En démographie, le volume de toutes les générations qui sont nées est connu. Cela permet de connaître le nombre de personnes vivantes par classe d’âge à un temps t. Lorsque vous faites une projection sur du long terme pour les personnes âgées, il suffit de faire vieillir la population en lui attribuant des quotients de mortalité en fonction de l’espérance de vie constatée au moment où vous faites les projections. La seule impondérable va être l’évolution de l’espérance de vie. Si elle augmente d’un ou deux ans, cela va retarder le processus d’augmentation des décès.

En revanche, il n’est pas possible de prévoir le volume de naissances dans dix ou vingt ans. L’indice de fécondité peut varier relativement fortement.

Il est possible de prévoir le nombre de personnes âgées et le nombre de décès de manière assez fiable. Il est difficile de préjuger de l’indice de fécondité. La projection des naissances est beaucoup plus aléatoire.

Quelles sont les limites d’une politique volontariste qui vise à augmenter la natalité ?

Ces décisions sont individuelles et prises au sein des couples.
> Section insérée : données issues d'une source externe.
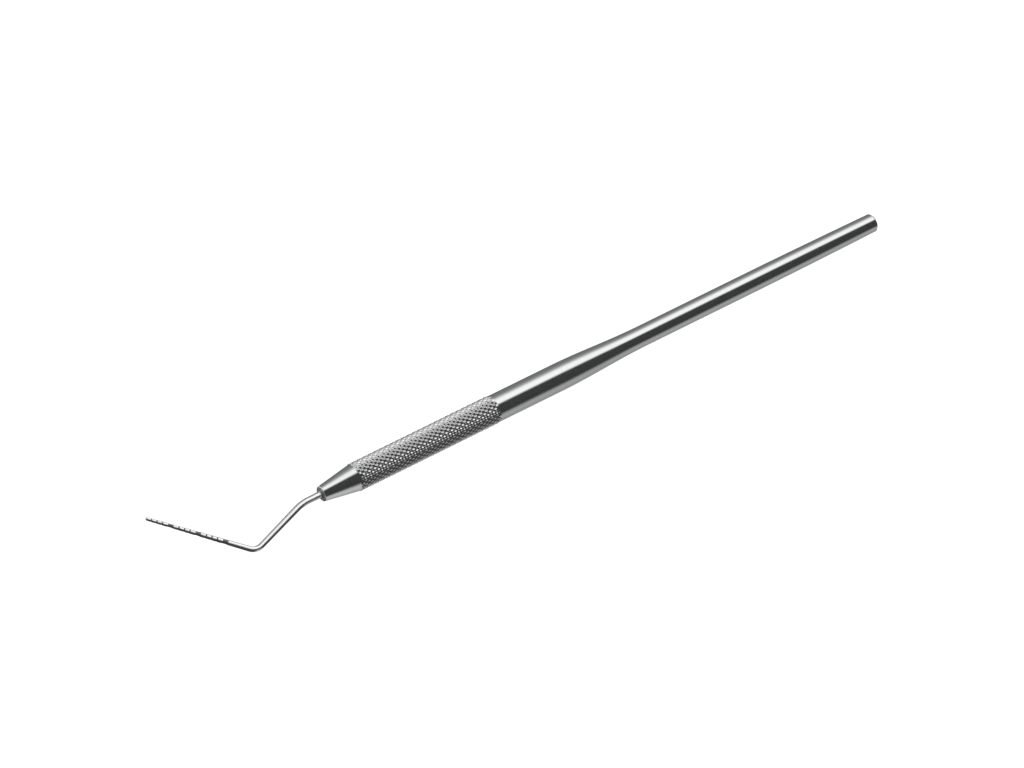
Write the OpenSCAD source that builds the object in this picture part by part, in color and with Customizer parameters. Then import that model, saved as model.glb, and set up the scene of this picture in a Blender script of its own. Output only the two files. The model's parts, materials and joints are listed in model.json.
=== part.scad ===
// Graduated periodontal probe, single-ended, lying at rest on a table.
// Three pieces: a turned and knurled steel handle, a bent and ground steel
// probe wire whose tang sits in a blind bore in the nose, and the braze metal
// that fills the bore around the tang.
// Row frame: +X runs from the probe's end of the handle to its plain end, and
// +Z is up from the table. The origin is at the bottom centre of the box
// around the whole instrument.

/* [Handle] */
// Length of the handle, nose face to end face
handle_len = 120; // [116:0.5:130]
// Diameter of the flat nose face
nose_d = 2.62; // [2.4:0.01:3]
// Width of the broken edge around the nose face
nose_edge = 0.1; // [0.05:0.01:0.15]
// Where the nose cone has opened out to the barrel's diameter, from the nose face
cone_len = 6.9; // [6:0.1:8]
// Diameter of the smooth barrel behind the grip
barrel_d = 4.94; // [4.8:0.01:5]
// Where the barrel ends and the waist begins, from the nose face
barrel_end = 50; // [45:0.5:52]
// Where the waist has run down to the tail, from the nose face
waist_end = 69; // [64:0.5:72]
// Diameter of the cylindrical part of the tail
tail_d = 3.74; // [3.4:0.01:4]
// Where the tail begins its last gentle taper, from the nose face
tail_end = 92; // [85:0.5:96]
// Diameter at the plain end, before its chamfer
end_d = 3.36; // [3:0.01:3.6]
// Chamfer of the plain end
end_chamfer = 0.3; // [0.1:0.05:0.5]

/* [Grip] */
// Diameter over the crests of the knurl
grip_d = 5.2; // [5.1:0.01:5.4]
// Length of the slope from the cone up to the knurl's crests
grip_lead = 0.2; // [0.1:0.05:0.5]
// Where the knurl ends, from the nose face
grip_end = 36.2; // [30:0.1:40]
// Length of the slope from the knurl's crests down to the barrel
grip_fade = 0.4; // [0.2:0.05:0.8]

/* [Probe wire] */
// Wire diameter in the bore and where it leaves the nose
root_d = 1.2; // [1.1:0.01:1.3]
// Wire diameter around the first bend
neck_d = 1.14; // [1:0.01:1.2]
// Wire diameter around the corner, where the working end's taper starts
corner_d = 1.02; // [0.9:0.01:1.05]
// Diameter of the rounded tip
tip_d = 0.62; // [0.5:0.01:0.65]
// From the nose face to the middle of the first bend
first_len = 4.05; // [3.5:0.05:5]
// From the middle of the first bend to the middle of the corner
shank_len = 12.25; // [11:0.05:13]
// From the middle of the corner to the tip
work_len = 20.3; // [19:0.05:22]
// Angle of the first bend
first_turn = 18.2; // [16:0.1:22]
// Angle of the corner, which turns back across the axis
corner_turn = 59.2; // [55:0.1:64]
// Centreline radius of the first bend
first_radius = 9; // [7:0.5:10]
// Centreline radius of the corner
corner_radius = 2.4; // [2:0.1:3]

/* [Graduations] */
// Distance from one graduation to the next
grade_step = 1; // [1:0.1:1.05]
// Width of a single ground line
line_w = 0.25; // [0.2:0.05:0.35]
// Depth of a single ground line
line_depth = 0.04; // [0.02:0.01:0.05]
// Depth of a band one graduation wide
band_depth = 0.06; // [0.04:0.01:0.08]

/* [Joint in the nose] */
// Length of the tang in the bore
tang_len = 10; // [8:0.5:12]
// Diameter of the bore
bore_d = 1.35; // [1.34:0.01:1.5]
// Distance from the end of the tang to the end of the bore's wall
bore_relief = 0.5; // [0.3:0.1:1]
// Height and width of the braze fillet at the mouth
fillet = 0.18; // [0.1:0.01:0.2]

/* [Hidden] */
round_fn = 96;
waist_steps = 24;
taper_steps = 8;
arc_steps = 8;
drill_angle = 118;     // included angle of the drill point at the bore's end
tang_chamfer = 0.15;
// A straight stretch reaches this far into the bends at its ends, and a bend is
// this much thicker, so that the wire is one solid with no coincident walls.
lap = 0.05;
bend_extra = 0.01;

barrel_r = barrel_d / 2;
tail_r = tail_d / 2;
grip_r = grip_d / 2;
tip_r = tip_d / 2;
corner_r = (corner_d + bend_extra) / 2;
work_angle = corner_turn - first_turn;
first_tangent = first_radius * tan(first_turn / 2);
corner_tangent = corner_radius * tan(corner_turn / 2);
first_run = first_len - first_tangent;
shank_run = shank_len - first_tangent - corner_tangent;
work_run = work_len - corner_tangent;

// The deepest that the wire's centreline goes away from the tip's side.
corner_drop = (shank_len - corner_tangent) * sin(first_turn)
            + corner_radius * (1 - cos(first_turn));
// At rest the handle lies on its grip, and the instrument has rolled until the
// outside of the corner touches the table, which lifts the tip.
roll = asin((grip_r - corner_r) / corner_drop);

// Centre of the tip's rounding, from the axis and the nose face.
tip_x = -(first_len + shank_len * cos(first_turn) + (work_len - tip_r) * cos(work_angle));
tip_y = (work_len - tip_r) * sin(work_angle) - shank_len * sin(first_turn);
x_low = tip_x - tip_r;
y_low = -(corner_drop * cos(roll) + corner_r);
y_high = tip_y * cos(roll) + tip_r;

// Lines at 1, 2 and 3 mm, then a band from 4 to 5, and again every 5 mm.
groups = [0, 1, 2];
line_places = [for (g = groups, i = [1, 2, 3]) (5 * g + i) * grade_step];
band_places = [for (g = groups) (5 * g + 4) * grade_step];

// Runs from 0 to 1 with a level start and a level finish.
function ease(t) = (1 - cos(180 * t)) / 2;
// Radius of the working end at a distance from its tip.
function work_r(t) = tip_r + (corner_d / 2 - tip_r) * t / work_run;

// Carries a piece from the instrument's own frame to its place at rest. There
// the nose face is at the origin, the handle runs along +X, and the tip is on
// the +Y side.
module at_rest()
    translate([-(x_low + handle_len) / 2, -(y_low + y_high) / 2, grip_r])
        rotate([roll, 0, 0])
            children();

// Turns a shape made along +Z so that it runs along +X.
module along_x()
    rotate([0, 90, 0])
        children();

// The handle's outline: each point is [radius, distance from the nose face].
function handle_outline() = concat(
    [[0, 0], [nose_d / 2, 0], [nose_d / 2 + nose_edge, nose_edge]],
    [[barrel_r, cone_len], [grip_r, cone_len + grip_lead]],
    [[grip_r, grip_end], [barrel_r, grip_end + grip_fade]],
    [for (i = [0 : waist_steps])
        [barrel_r + (tail_r - barrel_r) * ease(i / waist_steps),
         barrel_end + (waist_end - barrel_end) * i / waist_steps]],
    [for (i = [0 : taper_steps])
        [tail_r - (tail_d - end_d) / 2 * (1 - cos(90 * i / taper_steps)),
         tail_end + (handle_len - end_chamfer - tail_end) * i / taper_steps]],
    [[end_d / 2 - end_chamfer, handle_len], [0, handle_len]]
);

// Blind drilled bore with its drill point.
module nose_bore() {
    wall = tang_len + bore_relief;
    point = bore_d / 2 / tan(drill_angle / 2);
    along_x() {
        translate([0, 0, -1])
            cylinder(d = bore_d, h = wall + 1, $fn = round_fn);
        translate([0, 0, wall])
            cylinder(d1 = bore_d, d2 = 0, h = point, $fn = round_fn);
    }
}

// Turned bar. The knurl's diamonds are not cut here: the grip is plain at the
// diameter of their crests.
module handle() color([0.74, 0.75, 0.74]) at_rest()
    difference() {
        along_x()
            rotate_extrude($fn = round_fn)
                polygon(handle_outline());
        nose_bore();
    }

// Tang and short neck as one turned length along +X: the tang has its end
// chamfered, and the neck starts at the nose face.
module root()
    along_x()
        rotate_extrude($fn = round_fn)
            polygon([
                [0, -tang_len], [root_d / 2 - tang_chamfer, -tang_len],
                [root_d / 2, tang_chamfer - tang_len], [root_d / 2, 0],
                [neck_d / 2, first_run + lap], [0, first_run + lap]
            ]);

// Straight stretch of wire along +X that tapers from one diameter to another.
module run(len, d_from, d_to)
    translate([-lap, 0, 0])
        along_x()
            cylinder(h = len + 2 * lap, d1 = d_from, d2 = d_to, $fn = round_fn);

// Bend that starts at the origin along +X and turns towards +Y, or towards -Y
// for a negative angle.
module bend(radius, turn, d)
    mirror([0, turn < 0 ? 1 : 0, 0])
        translate([0, radius, 0])
            rotate([0, 0, -90])
                rotate_extrude(angle = abs(turn), $fn = 4 * round_fn)
                    translate([radius, 0])
                        circle(d = d + bend_extra, $fn = round_fn);

// Carries what comes next to the end of a bend.
module after_bend(radius, turn)
    translate([radius * sin(abs(turn)), sign(turn) * radius * (1 - cos(turn)), 0])
        rotate([0, 0, turn])
            children();

// Outline of the working end, from its rounded tip: [radius, distance].
function work_outline() = concat(
    [for (i = [0 : arc_steps])
        [tip_r * sin(90 * i / arc_steps), tip_r * (1 - cos(90 * i / arc_steps))]],
    [for (k = [0 : len(marks) - 1]) each mark_outline(marks[k])],
    [[work_r(work_run), work_run + lap], [0, work_run + lap]]
);

// Each mark is [start, end, depth], from the tip.
marks = [for (g = groups) each concat(
    [for (i = [0 : 2]) let (at = line_places[3 * g + i])
        [at - line_w / 2, at + line_w / 2, line_depth]],
    [[band_places[g], band_places[g] + grade_step, band_depth]]
)];

function mark_outline(m) = [
    [work_r(m[0]), m[0]], [work_r(m[0]) - m[2], m[0]],
    [work_r(m[1]) - m[2], m[1]], [work_r(m[1]), m[1]]
];

// Working end along +X, from the corner to the tip, with its ground marks.
module graduated_end()
    translate([work_run, 0, 0])
        rotate([0, -90, 0])
            rotate_extrude($fn = round_fn)
                polygon(work_outline());

// One length of wire: tang, short neck, first bend, shank, corner and the
// graduated working end. It leaves the nose along -X, so it is made along +X
// and turned about Y.
module probe_wire() color([0.66, 0.67, 0.66]) at_rest() rotate([0, 180, 0]) {
    root();
    translate([first_run, 0, 0]) {
        bend(first_radius, -first_turn, neck_d);
        after_bend(first_radius, -first_turn) {
            run(shank_run, neck_d, corner_d);
            translate([shank_run, 0, 0]) {
                bend(corner_radius, corner_turn, corner_d);
                after_bend(corner_radius, corner_turn)
                    graduated_end();
            }
        }
    }
}

// Film of braze metal around the tang, with a small fillet at the mouth.
module braze_joint() color([0.78, 0.76, 0.7]) at_rest() along_x()
    rotate_extrude($fn = round_fn)
        polygon(concat(
            [[root_d / 2, tang_len - tang_chamfer], [bore_d / 2, tang_len - tang_chamfer]],
            [[bore_d / 2, 0]],
            [for (i = [0 : arc_steps]) let (a = 90 * i / arc_steps)
                [root_d / 2 + fillet * (1 - sin(a)), -fillet * (1 - cos(a))]],
        ));

handle();
probe_wire();
braze_joint();
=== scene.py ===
# A single-ended graduated periodontal probe of stainless steel, about 150 mm long, as it lies on a table.
# The handle is turned and knurled, the wire is bent and ground, and braze metal fixes the wire's tang in the
# handle's nose. Then come the table, the light and the camera.

import json
import math

import bpy
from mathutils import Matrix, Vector


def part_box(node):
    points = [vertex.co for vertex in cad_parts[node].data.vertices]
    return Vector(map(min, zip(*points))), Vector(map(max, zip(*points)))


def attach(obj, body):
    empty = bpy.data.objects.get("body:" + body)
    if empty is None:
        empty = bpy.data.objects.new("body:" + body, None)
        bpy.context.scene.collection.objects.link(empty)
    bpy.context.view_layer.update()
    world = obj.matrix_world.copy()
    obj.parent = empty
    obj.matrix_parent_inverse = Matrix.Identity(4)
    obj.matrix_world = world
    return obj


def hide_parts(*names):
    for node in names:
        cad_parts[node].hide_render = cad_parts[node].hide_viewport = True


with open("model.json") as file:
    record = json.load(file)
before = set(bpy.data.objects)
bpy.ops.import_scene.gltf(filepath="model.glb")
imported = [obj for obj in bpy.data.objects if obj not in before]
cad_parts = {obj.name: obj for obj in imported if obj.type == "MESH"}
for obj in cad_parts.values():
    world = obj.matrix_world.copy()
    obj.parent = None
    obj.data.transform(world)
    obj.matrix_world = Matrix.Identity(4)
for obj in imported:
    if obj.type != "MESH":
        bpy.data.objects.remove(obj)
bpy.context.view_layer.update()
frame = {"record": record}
mm = 0.001


# ---- Handle ----
# One bar of stainless steel, turned all over: a nose drilled for the wire's tang, a cone, the grip, a smooth
# barrel, a waist and a thin tail. Two sets of helical grooves cross on the grip and leave its diamonds, and
# the cone is turned after them, so it cuts into the first diamonds.

handle_low, handle_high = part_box("handle")
nose = Vector((handle_low.x, (handle_low.y + handle_high.y) / 2, (handle_low.z + handle_high.z) / 2))

# Sizes in millimetres, and places along the bar as distances from the nose face.
handle_len = (handle_high.x - handle_low.x) / mm
nose_r = 1.31
nose_edge = 0.1
cone_len = 6.9
bore_r = 0.675
bore_wall = 10.5
drill_half_angle = math.radians(59)
bore_end = bore_wall + bore_r / math.tan(drill_half_angle)
grip_r = 2.6
grip_lead = 0.2
grip_end = 36.2
grip_fade = 0.4
barrel_r = 2.47
barrel_end = 50
waist_end = 69
tail_r = 1.87
tail_end = 92
end_r = 1.68
end_chamfer = 0.3

# The knurl: how many grooves run each way round, how often the diamonds repeat along the bar, how deep the
# pits are where grooves cross, where the first groove crossing lies, and how many mesh steps cross half a
# diamond.
groove_starts = 19
diamond_repeat = 1.165
pit_depth = 0.24
first_crossing = 0.27
crossing_turned = 0.15
steps_per_half = 5
knurl_start = 6.85
knurl_stop = 36.6
knurl_fade = 0.55
knurl_step = diamond_repeat / (2 * steps_per_half)
handle_columns = 2 * steps_per_half * groove_starts


def handle_radius(s):
    """Outside radius at a distance from the nose face, over the tops of the diamonds on the grip."""
    if s <= cone_len:
        return barrel_r - (barrel_r - nose_r - nose_edge) * (cone_len - s) / (cone_len - nose_edge)
    if s <= grip_end:
        return min(grip_r, barrel_r + (grip_r - barrel_r) * (s - cone_len) / grip_lead)
    if s <= barrel_end:
        return max(barrel_r, grip_r - (grip_r - barrel_r) * (s - grip_end) / grip_fade)
    if s <= waist_end:
        way = (s - barrel_end) / (waist_end - barrel_end)
        return barrel_r - (barrel_r - tail_r) * (1 - math.cos(math.pi * way)) / 2
    way = max(0, s - tail_end) / (handle_len - end_chamfer - tail_end)
    return tail_r - (tail_r - end_r) * (1 - math.cos(math.pi / 2 * way))


def spread(start, stop, count):
    """Evenly spaced places from start to stop, both included."""
    return [start + (stop - start) * i / count for i in range(count + 1)]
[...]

Il ne s’agit pas d’une décision collective. L’Etat peut inciter à la natalité à travers des aides financières ou d’une idéologie nataliste. Mais en dernier, les individus sont les seuls à décider.

La motivation n’est pas directement liée à la nation, pour la société ou pour la sauvegarde du système des retraites.

La hausse de la mortalité annoncée, combinée à une diminution ou à une stagnation de la natalité, conduit à ce que le solde naturel devienne négatif d’ici une dizaine d’années. La France se dirige vers un solde naturel négatif. Il y aura plus de décès que de naissances. Nous devrions atteindre cette étape après nos voisins européens.

L’Allemagne a plus de décès que de naissances depuis 1972. En 2022, il y a eu 300.000 décès de plus que de naissances en Allemagne. Même chose pour l’Italie qui a un déficit naturel quasi continu depuis 1993. Pour l’Espagne, le déficit naturel est plus récent et remonte à 2015. Cela rend certains pays totalement dépendants de l’immigration pour leur croissance.